## start DATA EXTRACT
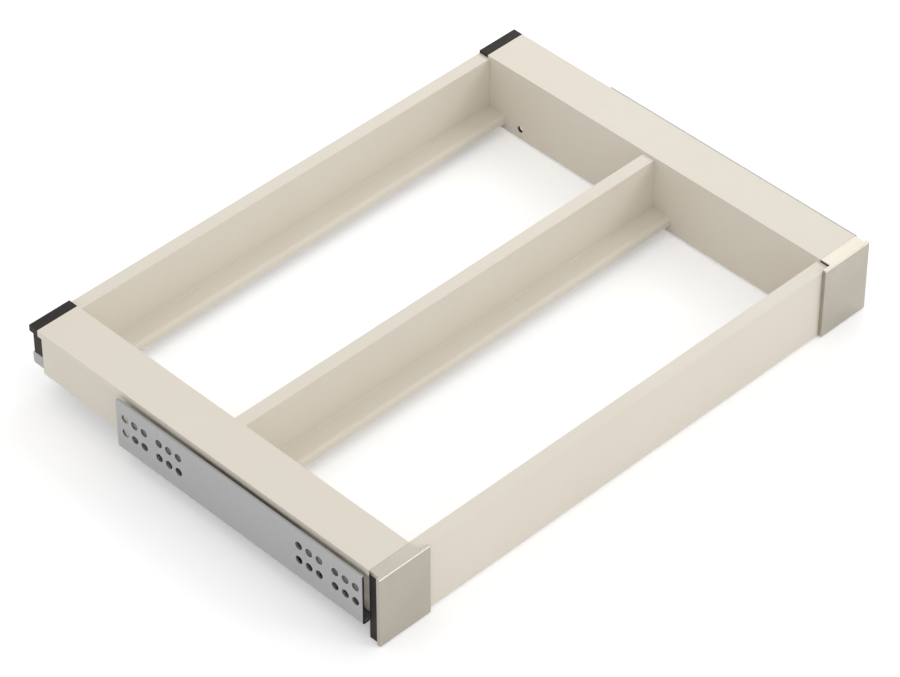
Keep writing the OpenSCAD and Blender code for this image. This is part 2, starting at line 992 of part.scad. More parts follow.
// Ball cage: thin web along the rail's web, with a pocketed flange in each ball row
module ball_cage() {
  color(steel)
    difference() {
      run_along(-cage_length / 2, cage_length / 2) {
        area([cage_web_outer, track_middle - row_rise],
             [cage_web_outer + cage_sheet, track_middle + row_rise]);
        for (side = [-1, 1])
          translate([cage_web_outer, track_middle + side * row_rise - cage_sheet / 2])
            square([cage_flange_end - cage_web_outer, cage_sheet]);
      }
      at_balls()
        cylinder(r = ball_radius + pocket_play, h = 2 * (ball_radius + pocket_play), center = true);
    }
}

module balls() {
  color(steel)
    at_balls()
      sphere(d = ball_diameter);
}

// Draws its children in the outer pair, between cabinet track and middle rail
module in_outer_pair() {
  translate([track_back, 0, 0])
    children();
}

module outer_ball_cage_left() {
  left_side()
    in_outer_pair()
      ball_cage();
}

module outer_balls_left() {
  left_side()
    in_outer_pair()
      balls();
}

module inner_ball_cage_left() {
  left_side()
    as_drawer_rail()
      ball_cage();
}

module inner_balls_left() {
  left_side()
    as_drawer_rail()
      balls();
}

module outer_ball_cage_right() {
  right_side()
    in_outer_pair()
      ball_cage();
}

module outer_balls_right() {
  right_side()
    in_outer_pair()
      balls();
}

module inner_ball_cage_right() {
  right_side()
    as_drawer_rail()
      ball_cage();
}

module inner_balls_right() {
  right_side()
    as_drawer_rail()
      balls();
}

side_member_left();
side_member_right();
front_crossbar();
middle_crossbar();
rear_crossbar();
front_corner_block_left();
front_corner_block_right();
front_corner_cover_left();
front_corner_cover_right();
rear_corner_cap_left();
rear_corner_cap_right();
crossbar_screws();
drawer_rail_left();
drawer_rail_right();
drawer_rail_screws();
drawer_rail_buffers();
cabinet_bracket_left();
cabinet_bracket_right();
cabinet_track_left();
cabinet_track_right();
track_rivets();
track_buffers();
middle_outer_channel_left();
middle_inner_channel_left();
middle_rail_rivets_left();
middle_outer_channel_right();
middle_inner_channel_right();
middle_rail_rivets_right();
outer_ball_cage_left();
outer_balls_left();
inner_ball_cage_left();
inner_balls_left();
outer_ball_cage_right();
outer_balls_right();
inner_ball_cage_right();
inner_balls_right();
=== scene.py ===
import json
import math

import bmesh
import bpy
from mathutils import Matrix, Vector


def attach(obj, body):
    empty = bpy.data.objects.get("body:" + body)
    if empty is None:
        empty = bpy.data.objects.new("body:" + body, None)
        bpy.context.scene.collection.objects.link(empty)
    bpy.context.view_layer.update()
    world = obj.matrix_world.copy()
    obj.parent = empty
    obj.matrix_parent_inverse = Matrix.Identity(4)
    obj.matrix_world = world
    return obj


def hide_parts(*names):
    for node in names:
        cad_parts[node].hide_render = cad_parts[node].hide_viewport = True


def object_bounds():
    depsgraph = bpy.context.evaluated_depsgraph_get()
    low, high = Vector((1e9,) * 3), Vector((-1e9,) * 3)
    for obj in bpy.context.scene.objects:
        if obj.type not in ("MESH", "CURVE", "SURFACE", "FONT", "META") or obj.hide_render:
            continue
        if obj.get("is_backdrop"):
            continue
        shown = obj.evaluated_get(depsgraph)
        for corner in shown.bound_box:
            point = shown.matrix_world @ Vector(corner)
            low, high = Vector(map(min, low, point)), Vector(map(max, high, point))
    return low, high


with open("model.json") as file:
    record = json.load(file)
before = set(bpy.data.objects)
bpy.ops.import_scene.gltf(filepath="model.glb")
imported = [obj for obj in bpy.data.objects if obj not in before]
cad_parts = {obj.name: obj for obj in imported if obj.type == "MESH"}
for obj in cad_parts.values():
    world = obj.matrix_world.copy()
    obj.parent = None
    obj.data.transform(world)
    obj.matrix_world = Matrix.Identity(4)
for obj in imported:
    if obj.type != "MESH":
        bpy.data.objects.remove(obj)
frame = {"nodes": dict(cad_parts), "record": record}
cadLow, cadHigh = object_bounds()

bodyOfNode = {name: body for body, names in frame["record"]["behaviour"]["bodies"].items() for name in names}
slotOfNode = {part["node"]: part["material_slot"] for part in frame["record"]["subparts"]}


# Camera at the photograph's angle, in metres and degrees
cameraView = {
    "azimuth": -44.671,
    "elevation": 41.557,
    "roll": -0.057,
    "distance": 2.652725,
    "target": (-0.038984, -0.038203, 0.057),
    "lens": 166.43,
    "sensorWidth": 36.0,
    "nearClip": 0.05,
    "farClip": 50,
}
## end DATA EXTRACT
WORK INSTRUCTIONS: Restate the data above exactly, keeping each word as it stands.

ANSWER TO THIS EXERCISE:
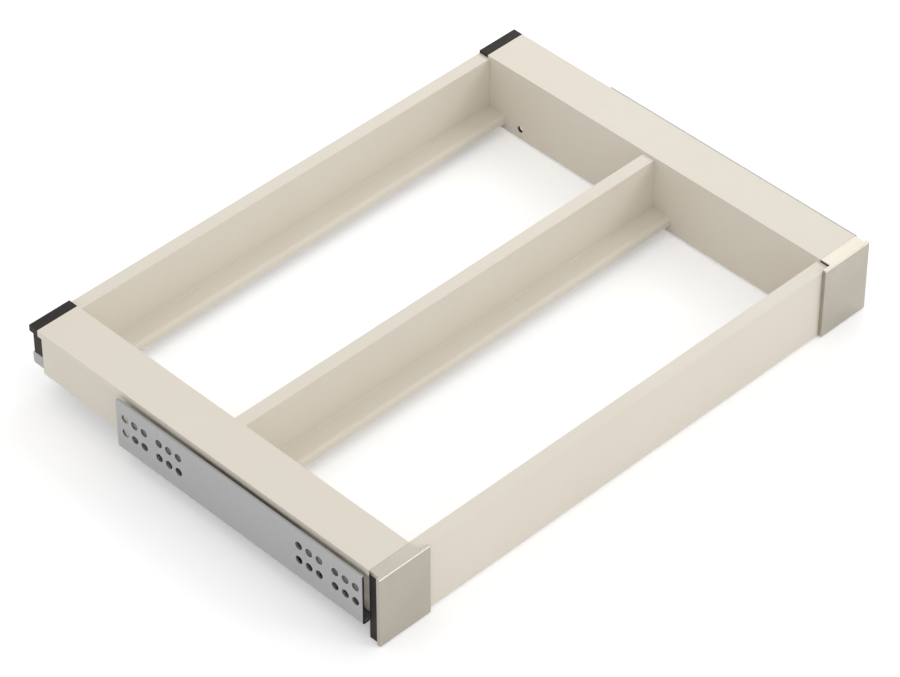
Keep writing the OpenSCAD and Blender code for this image. This is part 2, starting at line 992 of part.scad. More parts follow.
// Ball cage: thin web along the rail's web, with a pocketed flange in each ball row
module ball_cage() {
  color(steel)
    difference() {
      run_along(-cage_length / 2, cage_length / 2) {
        area([cage_web_outer, track_middle - row_rise],
             [cage_web_outer + cage_sheet, track_middle + row_rise]);
        for (side = [-1, 1])
          translate([cage_web_outer, track_middle + side * row_rise - cage_sheet / 2])
            square([cage_flange_end - cage_web_outer, cage_sheet]);
      }
      at_balls()
        cylinder(r = ball_radius + pocket_play, h = 2 * (ball_radius + pocket_play), center = true);
    }
}

module balls() {
  color(steel)
    at_balls()
      sphere(d = ball_diameter);
}

// Draws its children in the outer pair, between cabinet track and middle rail
module in_outer_pair() {
  translate([track_back, 0, 0])
    children();
}

module outer_ball_cage_left() {
  left_side()
    in_outer_pair()
      ball_cage();
}

module outer_balls_left() {
  left_side()
    in_outer_pair()
      balls();
}

module inner_ball_cage_left() {
  left_side()
    as_drawer_rail()
      ball_cage();
}

module inner_balls_left() {
  left_side()
    as_drawer_rail()
      balls();
}

module outer_ball_cage_right() {
  right_side()
    in_outer_pair()
      ball_cage();
}

module outer_balls_right() {
  right_side()
    in_outer_pair()
      balls();
}

module inner_ball_cage_right() {
  right_side()
    as_drawer_rail()
      ball_cage();
}

module inner_balls_right() {
  right_side()
    as_drawer_rail()
      balls();
}

side_member_left();
side_member_right();
front_crossbar();
middle_crossbar();
rear_crossbar();
front_corner_block_left();
front_corner_block_right();
front_corner_cover_left();
front_corner_cover_right();
rear_corner_cap_left();
rear_corner_cap_right();
crossbar_screws();
drawer_rail_left();
drawer_rail_right();
drawer_rail_screws();
drawer_rail_buffers();
cabinet_bracket_left();
cabinet_bracket_right();
cabinet_track_left();
cabinet_track_right();
track_rivets();
track_buffers();
middle_outer_channel_left();
middle_inner_channel_left();
middle_rail_rivets_left();
middle_outer_channel_right();
middle_inner_channel_right();
middle_rail_rivets_right();
outer_ball_cage_left();
outer_balls_left();
inner_ball_cage_left();
inner_balls_left();
outer_ball_cage_right();
outer_balls_right();
inner_ball_cage_right();
inner_balls_right();
=== scene.py ===
import json
import math

import bmesh
import bpy
from mathutils import Matrix, Vector


def attach(obj, body):
    empty = bpy.data.objects.get("body:" + body)
    if empty is None:
        empty = bpy.data.objects.new("body:" + body, None)
        bpy.context.scene.collection.objects.link(empty)
    bpy.context.view_layer.update()
    world = obj.matrix_world.copy()
    obj.parent = empty
    obj.matrix_parent_inverse = Matrix.Identity(4)
    obj.matrix_world = world
    return obj


def hide_parts(*names):
    for node in names:
        cad_parts[node].hide_render = cad_parts[node].hide_viewport = True


def object_bounds():
    depsgraph = bpy.context.evaluated_depsgraph_get()
    low, high = Vector((1e9,) * 3), Vector((-1e9,) * 3)
    for obj in bpy.context.scene.objects:
        if obj.type not in ("MESH", "CURVE", "SURFACE", "FONT", "META") or obj.hide_render:
            continue
        if obj.get("is_backdrop"):
            continue
        shown = obj.evaluated_get(depsgraph)
        for corner in shown.bound_box:
            point = shown.matrix_world @ Vector(corner)
            low, high = Vector(map(min, low, point)), Vector(map(max, high, point))
    return low, high


with open("model.json") as file:
    record = json.load(file)
before = set(bpy.data.objects)
bpy.ops.import_scene.gltf(filepath="model.glb")
imported = [obj for obj in bpy.data.objects if obj not in before]
cad_parts = {obj.name: obj for obj in imported if obj.type == "MESH"}
for obj in cad_parts.values():
    world = obj.matrix_world.copy()
    obj.parent = None
    obj.data.transform(world)
    obj.matrix_world = Matrix.Identity(4)
for obj in imported:
    if obj.type != "MESH":
        bpy.data.objects.remove(obj)
frame = {"nodes": dict(cad_parts), "record": record}
cadLow, cadHigh = object_bounds()

bodyOfNode = {name: body for body, names in frame["record"]["behaviour"]["bodies"].items() for name in names}
slotOfNode = {part["node"]: part["material_slot"] for part in frame["record"]["subparts"]}


# Camera at the photograph's angle, in metres and degrees
cameraView = {
    "azimuth": -44.671,
    "elevation": 41.557,
    "roll": -0.057,
    "distance": 2.652725,
    "target": (-0.038984, -0.038203, 0.057),
    "lens": 166.43,
    "sensorWidth": 36.0,
    "nearClip": 0.05,
    "farClip": 50,
}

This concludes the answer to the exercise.